Aretha's daughters had been out on their own for nearly a year now sharing an apartment. Her time was filled with her job as a lab technician and her part-time consulting business. She had always wanted to write a novel, but soon found out that it wasn't for her. She couldn't master the harmonization of the writing process to get her story to come together and make sense. So she decided to learn the business and become a consultant/publisher to authors who otherwise would not be published to help them get their work out. She was an emotionally giving person and it would give her great pleasure to help others live their dream. Besides she was tired of the work world, but at forty-three too young to retire. So she decided she would free herself of the corporate world, and this would allow her to still be able to help others.
Aretha decided to find out who had called her. It was her oldest sister Jamie with a message from her ex-mother-in-law, Tizzy, who was still fighting her grown ass-son's battles. “God, this man is almost fifty years old and his mother still treats him like a child. When will he grow up?” She asked herself. No wonder their marriage was a failure and she had had to raise the girls alone. This was with no child support until the oldest was seventeen years old. Even after a long court battle, payments were few and far between, until one day they stopped all together. Aretha refused to concern herself with the absence of the payments. The girls were almost grown by then, and she had been certain she'd never see another payment from her ex-husband, until she went to the mailbox one day and found a check for twenty thousand dollars to make up for all the years he hadn't paid.

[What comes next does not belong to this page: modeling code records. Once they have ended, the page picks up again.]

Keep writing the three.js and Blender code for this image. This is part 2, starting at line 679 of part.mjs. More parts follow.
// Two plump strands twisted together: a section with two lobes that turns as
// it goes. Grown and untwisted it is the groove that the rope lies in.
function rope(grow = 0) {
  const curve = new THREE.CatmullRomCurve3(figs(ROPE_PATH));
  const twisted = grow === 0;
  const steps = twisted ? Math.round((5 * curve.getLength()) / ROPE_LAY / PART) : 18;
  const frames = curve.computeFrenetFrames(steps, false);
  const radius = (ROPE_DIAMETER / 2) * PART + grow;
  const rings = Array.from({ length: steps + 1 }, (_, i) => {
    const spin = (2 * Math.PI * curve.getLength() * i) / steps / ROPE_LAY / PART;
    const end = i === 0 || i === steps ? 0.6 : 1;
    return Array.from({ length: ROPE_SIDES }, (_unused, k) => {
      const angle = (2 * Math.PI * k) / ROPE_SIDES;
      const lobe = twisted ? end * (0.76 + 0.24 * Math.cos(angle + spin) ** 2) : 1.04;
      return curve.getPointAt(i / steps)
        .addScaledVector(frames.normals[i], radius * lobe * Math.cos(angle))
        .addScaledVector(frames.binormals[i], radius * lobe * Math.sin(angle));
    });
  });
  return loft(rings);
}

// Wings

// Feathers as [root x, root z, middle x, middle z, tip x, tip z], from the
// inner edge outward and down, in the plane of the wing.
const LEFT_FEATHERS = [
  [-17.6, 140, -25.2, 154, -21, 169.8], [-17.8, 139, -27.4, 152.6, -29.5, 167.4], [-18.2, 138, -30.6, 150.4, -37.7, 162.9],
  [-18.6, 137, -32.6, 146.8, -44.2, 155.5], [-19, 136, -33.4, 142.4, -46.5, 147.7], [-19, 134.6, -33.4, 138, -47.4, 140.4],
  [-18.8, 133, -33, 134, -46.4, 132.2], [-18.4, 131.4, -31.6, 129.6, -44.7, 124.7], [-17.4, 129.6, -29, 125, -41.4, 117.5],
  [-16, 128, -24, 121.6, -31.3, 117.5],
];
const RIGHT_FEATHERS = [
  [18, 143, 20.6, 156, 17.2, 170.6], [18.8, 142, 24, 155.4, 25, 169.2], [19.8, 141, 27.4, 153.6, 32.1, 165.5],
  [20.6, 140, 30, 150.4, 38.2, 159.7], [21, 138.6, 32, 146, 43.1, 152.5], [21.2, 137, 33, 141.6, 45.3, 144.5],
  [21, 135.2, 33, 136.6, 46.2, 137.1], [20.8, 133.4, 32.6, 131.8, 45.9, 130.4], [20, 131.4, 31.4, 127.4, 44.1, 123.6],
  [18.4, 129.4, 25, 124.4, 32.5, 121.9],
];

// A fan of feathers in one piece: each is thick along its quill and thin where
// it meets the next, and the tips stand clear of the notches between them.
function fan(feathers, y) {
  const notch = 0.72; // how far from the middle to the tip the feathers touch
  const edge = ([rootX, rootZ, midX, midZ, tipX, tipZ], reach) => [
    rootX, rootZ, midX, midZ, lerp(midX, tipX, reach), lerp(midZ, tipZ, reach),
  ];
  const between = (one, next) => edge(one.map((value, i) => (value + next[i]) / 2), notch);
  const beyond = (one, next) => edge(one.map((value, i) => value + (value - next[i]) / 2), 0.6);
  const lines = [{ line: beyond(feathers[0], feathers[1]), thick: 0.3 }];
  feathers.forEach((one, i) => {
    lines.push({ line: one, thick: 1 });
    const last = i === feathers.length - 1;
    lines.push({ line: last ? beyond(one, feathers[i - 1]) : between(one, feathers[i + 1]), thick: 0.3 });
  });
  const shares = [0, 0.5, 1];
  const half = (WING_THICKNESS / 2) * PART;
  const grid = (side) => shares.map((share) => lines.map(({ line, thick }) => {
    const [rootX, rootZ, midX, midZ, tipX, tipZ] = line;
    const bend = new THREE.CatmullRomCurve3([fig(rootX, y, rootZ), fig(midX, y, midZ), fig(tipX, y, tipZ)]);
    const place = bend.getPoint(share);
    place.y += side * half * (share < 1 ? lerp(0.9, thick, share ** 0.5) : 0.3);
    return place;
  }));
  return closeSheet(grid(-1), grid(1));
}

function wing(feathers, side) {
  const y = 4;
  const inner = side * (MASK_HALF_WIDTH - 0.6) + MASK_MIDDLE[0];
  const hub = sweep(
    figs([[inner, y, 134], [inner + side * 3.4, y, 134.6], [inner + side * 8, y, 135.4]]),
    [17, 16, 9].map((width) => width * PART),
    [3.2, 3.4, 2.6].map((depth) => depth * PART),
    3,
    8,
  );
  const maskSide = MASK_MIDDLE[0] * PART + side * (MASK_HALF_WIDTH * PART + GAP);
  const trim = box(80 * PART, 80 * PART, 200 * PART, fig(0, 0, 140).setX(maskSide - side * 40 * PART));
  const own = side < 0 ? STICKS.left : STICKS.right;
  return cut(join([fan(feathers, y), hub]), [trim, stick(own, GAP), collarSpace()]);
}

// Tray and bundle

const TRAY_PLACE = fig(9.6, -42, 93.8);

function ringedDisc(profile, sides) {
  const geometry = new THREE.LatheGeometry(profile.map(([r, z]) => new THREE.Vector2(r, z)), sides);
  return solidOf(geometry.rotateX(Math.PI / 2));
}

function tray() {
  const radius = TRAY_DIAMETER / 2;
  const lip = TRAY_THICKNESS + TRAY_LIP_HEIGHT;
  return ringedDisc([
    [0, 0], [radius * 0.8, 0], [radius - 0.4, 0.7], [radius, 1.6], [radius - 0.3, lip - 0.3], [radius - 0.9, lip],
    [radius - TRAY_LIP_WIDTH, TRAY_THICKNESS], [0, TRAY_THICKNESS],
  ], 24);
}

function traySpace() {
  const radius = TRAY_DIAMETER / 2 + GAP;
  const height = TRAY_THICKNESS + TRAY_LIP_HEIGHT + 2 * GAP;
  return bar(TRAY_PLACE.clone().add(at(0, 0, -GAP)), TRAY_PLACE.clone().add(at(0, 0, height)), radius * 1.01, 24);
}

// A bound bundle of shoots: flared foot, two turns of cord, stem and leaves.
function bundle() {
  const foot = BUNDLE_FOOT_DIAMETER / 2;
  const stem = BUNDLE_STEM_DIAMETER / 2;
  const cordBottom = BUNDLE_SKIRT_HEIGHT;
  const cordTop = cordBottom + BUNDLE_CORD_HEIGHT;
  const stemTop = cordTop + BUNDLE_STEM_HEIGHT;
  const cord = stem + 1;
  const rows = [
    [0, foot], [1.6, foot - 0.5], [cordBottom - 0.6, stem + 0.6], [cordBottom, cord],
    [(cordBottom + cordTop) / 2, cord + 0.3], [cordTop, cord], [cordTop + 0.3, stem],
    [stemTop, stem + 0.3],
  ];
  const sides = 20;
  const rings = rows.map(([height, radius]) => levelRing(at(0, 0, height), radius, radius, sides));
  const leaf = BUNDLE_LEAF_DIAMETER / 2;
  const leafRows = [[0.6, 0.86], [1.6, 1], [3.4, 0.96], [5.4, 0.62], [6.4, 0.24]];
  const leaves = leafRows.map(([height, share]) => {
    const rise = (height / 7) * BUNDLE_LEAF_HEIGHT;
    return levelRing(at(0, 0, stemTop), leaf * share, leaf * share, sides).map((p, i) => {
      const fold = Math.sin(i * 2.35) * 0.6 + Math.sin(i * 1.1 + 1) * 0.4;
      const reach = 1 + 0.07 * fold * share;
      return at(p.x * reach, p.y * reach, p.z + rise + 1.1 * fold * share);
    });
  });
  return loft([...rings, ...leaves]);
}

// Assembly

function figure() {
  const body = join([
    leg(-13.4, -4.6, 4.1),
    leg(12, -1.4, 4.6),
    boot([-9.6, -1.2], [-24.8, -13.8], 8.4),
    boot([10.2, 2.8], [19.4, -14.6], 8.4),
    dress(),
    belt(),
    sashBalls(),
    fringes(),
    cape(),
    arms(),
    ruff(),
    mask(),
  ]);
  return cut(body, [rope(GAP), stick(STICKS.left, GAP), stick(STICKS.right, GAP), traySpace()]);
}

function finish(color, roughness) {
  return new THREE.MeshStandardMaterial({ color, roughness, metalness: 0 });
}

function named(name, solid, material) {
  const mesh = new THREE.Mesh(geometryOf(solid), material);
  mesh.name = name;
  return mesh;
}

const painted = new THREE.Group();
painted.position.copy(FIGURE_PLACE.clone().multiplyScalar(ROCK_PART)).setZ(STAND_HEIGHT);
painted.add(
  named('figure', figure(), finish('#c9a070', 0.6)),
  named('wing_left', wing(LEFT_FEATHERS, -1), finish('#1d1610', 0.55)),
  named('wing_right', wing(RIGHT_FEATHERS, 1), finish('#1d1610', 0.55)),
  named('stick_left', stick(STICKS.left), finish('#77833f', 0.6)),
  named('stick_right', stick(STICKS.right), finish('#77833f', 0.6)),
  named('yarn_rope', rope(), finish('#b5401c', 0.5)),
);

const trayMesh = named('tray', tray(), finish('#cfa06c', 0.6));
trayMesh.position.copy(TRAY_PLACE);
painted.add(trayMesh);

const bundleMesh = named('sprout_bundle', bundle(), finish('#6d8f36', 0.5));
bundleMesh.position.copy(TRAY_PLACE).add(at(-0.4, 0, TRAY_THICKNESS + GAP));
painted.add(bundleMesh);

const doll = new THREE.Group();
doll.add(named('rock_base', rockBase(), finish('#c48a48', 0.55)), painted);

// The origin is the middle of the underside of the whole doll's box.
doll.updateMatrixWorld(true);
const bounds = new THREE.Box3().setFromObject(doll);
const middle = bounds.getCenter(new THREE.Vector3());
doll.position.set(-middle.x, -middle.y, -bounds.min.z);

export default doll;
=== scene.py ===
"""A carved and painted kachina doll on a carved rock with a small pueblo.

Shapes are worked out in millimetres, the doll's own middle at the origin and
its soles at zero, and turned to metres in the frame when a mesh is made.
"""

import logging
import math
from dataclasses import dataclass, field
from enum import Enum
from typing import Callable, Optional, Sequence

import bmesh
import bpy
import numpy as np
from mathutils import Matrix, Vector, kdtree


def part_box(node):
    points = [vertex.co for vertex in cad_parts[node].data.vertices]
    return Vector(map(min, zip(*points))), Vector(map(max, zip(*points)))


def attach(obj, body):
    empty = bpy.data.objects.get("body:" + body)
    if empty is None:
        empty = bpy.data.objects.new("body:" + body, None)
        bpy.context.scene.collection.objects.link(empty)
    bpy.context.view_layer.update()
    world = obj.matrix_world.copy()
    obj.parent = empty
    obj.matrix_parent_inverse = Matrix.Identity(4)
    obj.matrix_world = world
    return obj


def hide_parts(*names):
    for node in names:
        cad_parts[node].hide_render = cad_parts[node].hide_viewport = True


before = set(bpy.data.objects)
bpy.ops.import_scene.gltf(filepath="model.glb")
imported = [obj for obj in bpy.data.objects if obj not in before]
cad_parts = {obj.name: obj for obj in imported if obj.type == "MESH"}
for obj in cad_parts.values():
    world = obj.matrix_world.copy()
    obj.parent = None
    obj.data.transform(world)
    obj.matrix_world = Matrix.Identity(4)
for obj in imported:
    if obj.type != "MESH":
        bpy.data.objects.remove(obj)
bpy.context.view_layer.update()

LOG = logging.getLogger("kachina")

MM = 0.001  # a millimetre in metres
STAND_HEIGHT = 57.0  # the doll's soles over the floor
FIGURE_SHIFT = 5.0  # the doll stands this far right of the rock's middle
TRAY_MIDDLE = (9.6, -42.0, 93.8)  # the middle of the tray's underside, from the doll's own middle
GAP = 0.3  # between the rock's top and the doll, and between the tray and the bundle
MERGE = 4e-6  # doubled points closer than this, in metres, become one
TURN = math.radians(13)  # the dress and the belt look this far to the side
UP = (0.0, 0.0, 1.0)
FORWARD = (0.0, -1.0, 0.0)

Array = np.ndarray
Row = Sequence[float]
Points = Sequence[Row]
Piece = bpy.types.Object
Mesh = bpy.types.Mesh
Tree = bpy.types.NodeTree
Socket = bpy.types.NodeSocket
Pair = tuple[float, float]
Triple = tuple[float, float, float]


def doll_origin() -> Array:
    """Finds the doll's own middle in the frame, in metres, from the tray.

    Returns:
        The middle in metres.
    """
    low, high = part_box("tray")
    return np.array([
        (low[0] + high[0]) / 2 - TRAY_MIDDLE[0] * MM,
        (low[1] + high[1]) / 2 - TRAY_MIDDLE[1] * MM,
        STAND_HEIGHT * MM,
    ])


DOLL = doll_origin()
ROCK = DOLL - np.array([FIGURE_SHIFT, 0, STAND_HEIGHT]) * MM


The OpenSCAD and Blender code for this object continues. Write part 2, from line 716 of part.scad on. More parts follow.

She just thanked God and used the money to help secure her and the girls' future. She knew the money couldn't have come out of her ex-husband's pocket because he couldn't keep a job long enough to accumulate that amount of cash.
Yeah, she knew it was his mother who made the payment to keep her precious son out of jail once again. However, she wasn't about to return it to her. Tizzy had no business interfering with their personal lives.